WHERE ROUTE VARIATION DOES WORK
The route variation technique does have some legitimate applicability in the real world but only in very specific circumstances. One scenario in which this technique may be useful is in the true high-threat/non-permissive environment where improvised explosive devices are prevalent such as Iraq. In this scenario soldiers leave the forward operating base through a predictable point in the perimeter and must travel a certain distance of a highly predictable route. Fortunately this route is protected, visually from the confines of the base, and through security patrols in the immediate vicinity. Beyond these “safe” areas any route is suspect, and one that is frequently traveled naturally makes a potentially better target for the attacker.
The permissive environment application for route variation is in situations where the home is relatively secure, the workplace is relatively secure, but the route between the two is relatively insecure.
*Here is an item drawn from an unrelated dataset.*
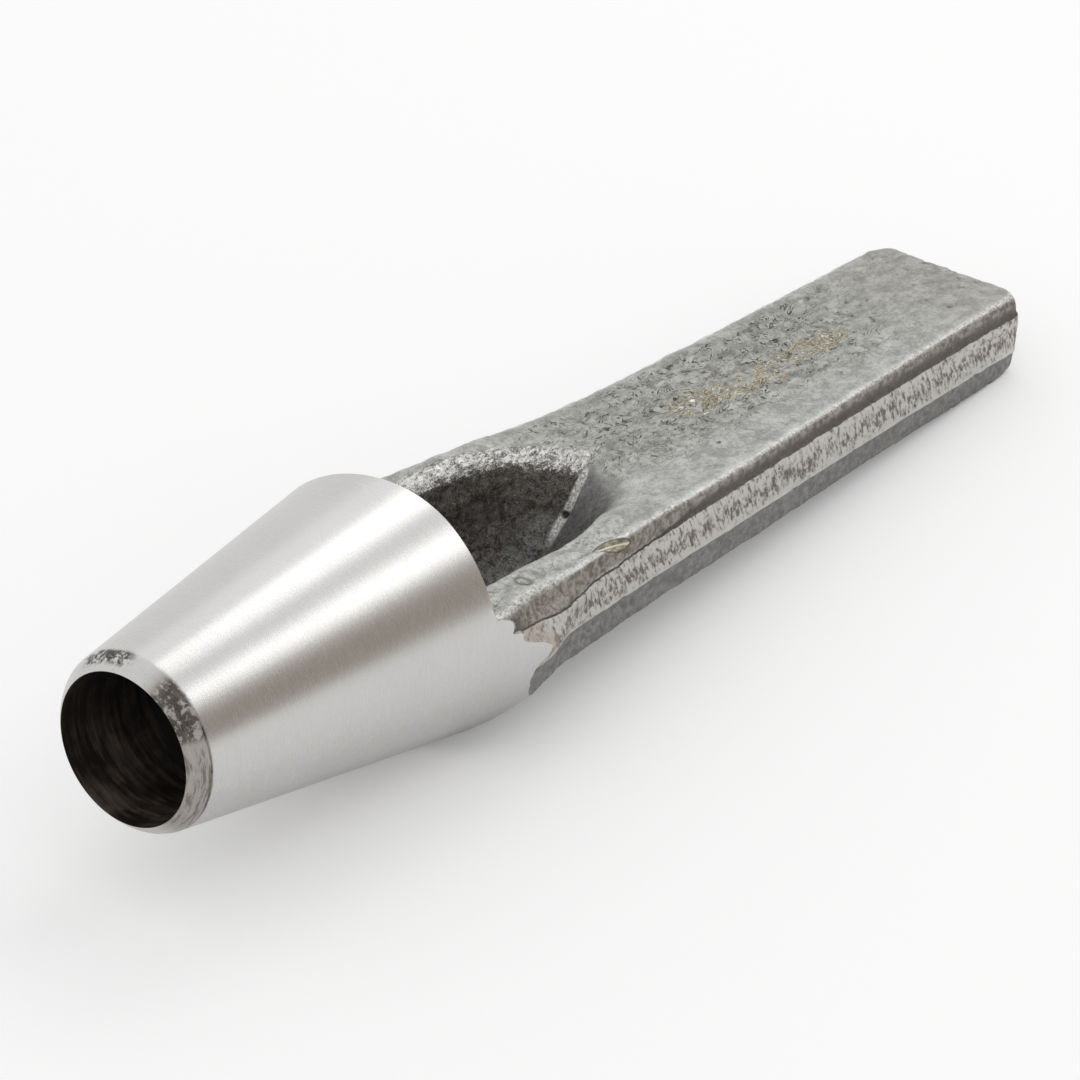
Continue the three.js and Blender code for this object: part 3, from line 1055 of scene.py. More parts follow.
along, across = lens_place(x, y, z)
lens = np.clip(1 - along ** 2 - np.abs(across), 0, 1) ** LENS_POWER
lift -= LENS_DEPTH * lens * (z > MARK_HEIGHT) * (y < MARK_SIDE)
reach = np.hypot(x - PRESSED_RING_PLACE[0], y - PRESSED_RING_PLACE[1])
pressed = bell(reach - PRESSED_RING_RADIUS, PRESSED_RING_SPREAD)
lift -= PRESSED_RING_DEPTH * pressed * (z > PRESSED_RING_HEIGHT)
foot = np.where(y < 0, crest_foot(x, -1), crest_foot(x, 1))
bend = np.where(y < 0, crest_radius(x, -1), crest_radius(x, 1))
# The strip along each crest takes the nicks here, and the material's painted highlight.
rail = hump((np.abs(y) - foot) / bend, -0.5, 0.32 + 0.16 / bend) * (z > MARK_HEIGHT)
rail *= 1 - ramp(top - z, 0.3 * bend, 0.6 * bend + 0.1)
flank = ramp((np.abs(y) - foot) / bend, -0.55, -0.25) * ramp(z, 0.6, 1.0) * ramp(top - z, 0.05, 0.3)
lift -= EDGE_NICK_DEPTH * ramp(grain(points, NICK_SIZE, 11, 3), *NICK_GRAIN) * rail
end_zone = ramp(x, *END_WEAR_RANGE)
lift -= END_WEAR_DEPTH * np.abs(grain(points, END_WEAR_SIZE, 13, 3)) * end_zone
points = points + normals * lift[:, None]
half_box = CAD_BOX[1].y / MM - BOX_CLEARANCE
points[:, 1] = np.clip(points[:, 1], -half_box, half_box)
write_points(shank_mesh, points)
print("largest move: %.2f mm" % np.abs(lift).max())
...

An excellent example of this is would be an embassy. The embassy staff may be housed at fairly secure locations (depending on threats in the host country) with cameras, very good locks, and perhaps armed guards. Even if an attack succeeded at the victim’s residence it would be discovered and reported very quickly. The embassy itself would doubtlessly be more secure still and reduce the chances of a successful attack occurring there to effectively zero. This arrangement forces the attacker to conduct actions outside of these two areas: while the employee is in transit between work and home becomes a very prudent opportunity around which to plan an attack. This is an entirely different scenario and the motivations of such an attack would likely be entirely different.
CONCLUSION
This post is not to suggest that there is zero chance of an attack occurring while you are driving. Car-jacking can and does occur, but these are frequently crimes of opportunity. A number of things advocated by the prepping and tactical communities will do some meaningful good in these situations: situational awareness, keeping your doors locked, avoiding high-risk areas, etc., but route variation is not one of them.
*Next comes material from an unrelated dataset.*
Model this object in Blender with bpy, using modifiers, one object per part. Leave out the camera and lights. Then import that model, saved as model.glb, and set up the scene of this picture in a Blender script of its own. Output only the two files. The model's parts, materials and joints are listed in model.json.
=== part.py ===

Route variation may even be counter-productive. Traveling a fixed route allows you to choose the safest route every day. Varying your route may require that you travel through areas that are less safe and increase your risk of an opportunistic attack. Route variation may also elevate your profile to a potential attacker. This may be construed as general hypervigilance or specific surveillance awareness. This will likely deter an opportunistic attacker, but remember our threat mode: an attacker who would physically surveil you for a meaningful period of time is incredibly focused on you specifically. Armed with the knowledge that you are surveillance-aware may cause the attacker to strike with much more violence in an attempt to achieve superior, overwhelming force.
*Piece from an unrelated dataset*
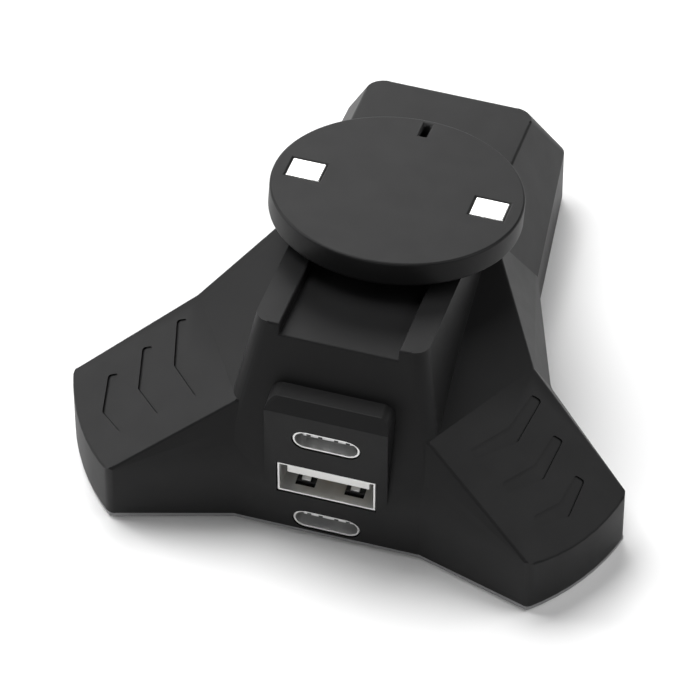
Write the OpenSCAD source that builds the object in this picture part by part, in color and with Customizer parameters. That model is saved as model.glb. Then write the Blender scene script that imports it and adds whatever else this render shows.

Varying your route to and from work (or school, or whatever) may give you some benefit, i.e. a “placebo effect” feeling of security well-being (humans are also very poor at estimating risk and the effectiveness of risk mitigations), or increase your social status as a serious member of your “tactical” community. It is extremely doubtful that the benefit conferred from this behavior is an increase in security, and certainly not an increase in security that is equal to or greater than the effort expended. Each of us only has a finite amount of energy, attention, and resources to dedicate to security and all of these are probably much better spent elsewhere.